The NDC uses a five-color system to gauge the country’s economic performance, with blue indicating economic recession, yellow-blue representing sluggishness, green signifying stable growth, yellow-red referring to a warming economy and red pointing to overheating.
Of the nine factors in the composite index, the sub-index on sales generated by the manufacturing sector flashed yellow-blue in April, compared with green in March, while the sub-index on revenue in the wholesale, retail and food/beverage sector flashed blue in April, a downgrade from a green light recorded in March, the NDC said.
The sub-index on industrial production flashed green in April, compared with yellow-red a month earlier, while the sub-indexes on non-farm payrolls, merchandise exports and business among manufacturers continued to flash blue, the NDC added.
In April, the sub-indexes on equity price changes and money supply continued to flash yellow-blue and green, respectively, while the sub-index on imports of machinery and electrical equipment flashed red, an upgrade from yellow-blue from a month earlier, according to the NDC.
Wu Ming-hui (吳明蕙), head of the NDC’s Department of Economic Development, said the spread of COVID-19 has hurt global demand which in turn hurt Taiwan’s export-oriented economy.

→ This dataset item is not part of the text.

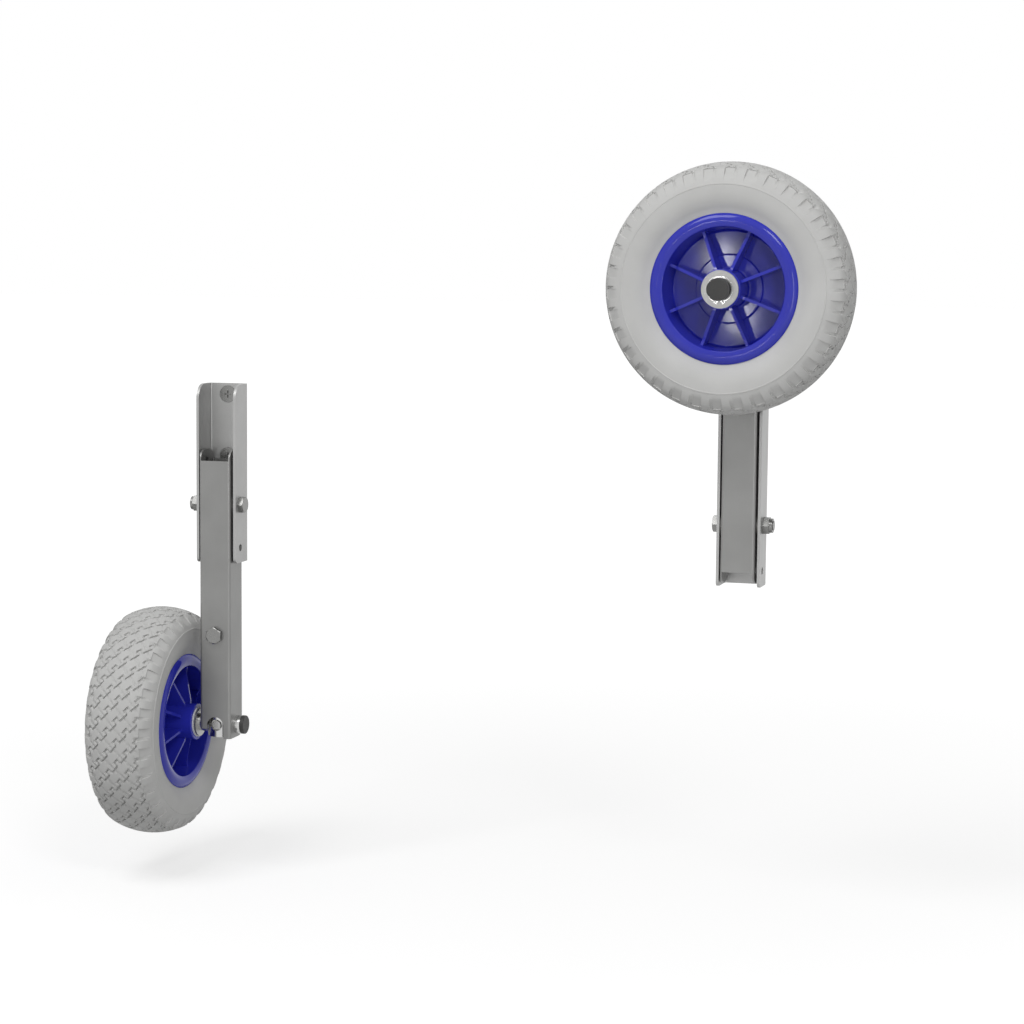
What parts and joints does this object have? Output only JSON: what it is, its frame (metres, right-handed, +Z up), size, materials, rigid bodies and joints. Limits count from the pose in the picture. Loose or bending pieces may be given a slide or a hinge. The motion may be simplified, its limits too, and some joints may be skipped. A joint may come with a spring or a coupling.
{
  "type": "transom launching wheels",
  "caption": "Launching wheels for a small boat: channel brackets, square-tube legs that fold up, swivelling axles and ribbed wheels with treaded tyres.",
  "frame": {"origin": "on the plane of the brackets' backs, midway between the two brackets and level with their middle screws", "axes": "+X to the boat's right as seen from behind it, +Y out of the brackets' backs into the boat, +Z up"},
  "size_m": [0.8723, 0.2723, 0.764],
  "materials": {
    "stainless_sheet": "satin",
    "bright_fastener": "polished",
    "white_nylon": "matte",
    "black_cap": "matte",
    "blue_plastic": "semi-gloss",
    "grey_tyre": "matte"
  },
  "bodies": {
    "brackets": {"bracket_screws": "bright_fastener", "port_bracket": "stainless_sheet", "port_pivot_bolt": "bright_fastener", "port_pivot_nut": "bright_fastener", "port_pivot_spacers": "white_nylon", "starboard_bracket": "stainless_sheet", "starboard_pivot_bolt": "bright_fastener", "starboard_pivot_nut": "bright_fastener", "starboard_pivot_spacers": "white_nylon"},
    "port_leg": {"port_leg": "stainless_sheet", "port_post_bolt": "bright_fastener", "port_post_bolt_boss": "stainless_sheet", "port_upper_bush": "white_nylon", "port_lower_bush": "white_nylon", "port_lock_guide": "bright_fastener"},
    "port_lock": {"port_lock_pin": "bright_fastener", "port_lock_cap": "black_cap"},
    "port_swivel": {"port_swivel_post": "bright_fastener", "port_cross_bolt": "bright_fastener", "port_axle": "bright_fastener", "port_inner_washer": "bright_fastener", "port_outer_washer": "bright_fastener", "port_circlip": "bright_fastener", "port_axle_cap": "black_cap"},
    "port_wheel": {"port_rim": "blue_plastic", "port_rim_ribs": "blue_plastic", "port_hub_bushes": "white_nylon", "port_tyre": "grey_tyre"},
    "starboard_leg": {"starboard_leg": "stainless_sheet", "starboard_post_bolt": "bright_fastener", "starboard_post_bolt_boss": "stainless_sheet", "starboard_upper_bush": "white_nylon", "starboard_lower_bush": "white_nylon", "starboard_lock_guide": "bright_fastener"},
    "starboard_lock": {"starboard_lock_pin": "bright_fastener", "starboard_lock_cap": "black_cap"},
    "starboard_swivel": {"starboard_swivel_post": "bright_fastener", "starboard_cross_bolt": "bright_fastener", "starboard_axle": "bright_fastener", "starboard_inner_washer": "bright_fastener", "starboard_outer_washer": "bright_fastener", "starboard_circlip": "bright_fastener", "starboard_axle_cap": "black_cap"},
    "starboard_wheel": {"starboard_rim": "blue_plastic", "starboard_rim_ribs": "blue_plastic", "starboard_hub_bushes": "white_nylon", "starboard_tyre": "grey_tyre"}
  },
  "joints": [
    {"name": "port_leg_draw", "type": "slide", "parent": "brackets", "child": "port_leg", "axis": [0, 0, -1], "range_m": [0, 0.048]},
    {"name": "port_axle_swivel", "type": "hinge", "parent": "port_leg", "child": "port_swivel", "pos_m": [-0.3, -0.024, -0.305], "axis": [0, 0, 1], "range_deg": [-90, 0]},
    {"name": "port_wheel_spin", "type": "hinge", "parent": "port_swivel", "child": "port_wheel", "pos_m": [-0.3776, -0.024, -0.305], "axis": [1, 0, 0], "continuous": true},
    {"name": "port_lock_pull", "type": "slide", "parent": "port_leg", "child": "port_lock", "axis": [1, 0, 0], "range_m": [0, 0.005], "stiffness_N_per_m": 1500, "springref_m": -0.006},
    {"name": "starboard_leg_draw", "type": "slide", "parent": "brackets", "child": "starboard_leg", "axis": [0, 0, 1], "range_m": [0, 0.048]},
    {"name": "starboard_axle_swivel", "type": "hinge", "parent": "starboard_leg", "child": "starboard_swivel", "pos_m": [0.3, -0.024, 0.199], "axis": [0, 0, 1], "range_deg": [0, 90]},
    {"name": "starboard_wheel_spin", "type": "hinge", "parent": "starboard_swivel", "child": "starboard_wheel", "pos_m": [0.3, -0.1016, 0.199], "axis": [0, 1, 0], "continuous": true},
    {"name": "starboard_lock_pull", "type": "slide", "parent": "starboard_leg", "child": "starboard_lock", "axis": [-1, 0, 0], "range_m": [0, 0.005], "stiffness_N_per_m": 1500, "springref_m": -0.006}
  ]
}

The silver lining was that the local electronics sector got a boost from rising demand for emerging technologies such as 5G and the Internet of Things, while online learning and remote work also led to higher demand for Taiwan-made notebook computers and servers, Wu said.
In April, the leading indicators fell 1.94 percent from a month earlier, the steepest drop in the past six months, in which the aggregate decline totaled 6.92 percent.
Wu said the latest indicators showed weakening confidence in the local economy amid the pandemic.
However, Wu said the government is preparing measures to stimulate consumption and push for investment, which is expected to stabilize the economy.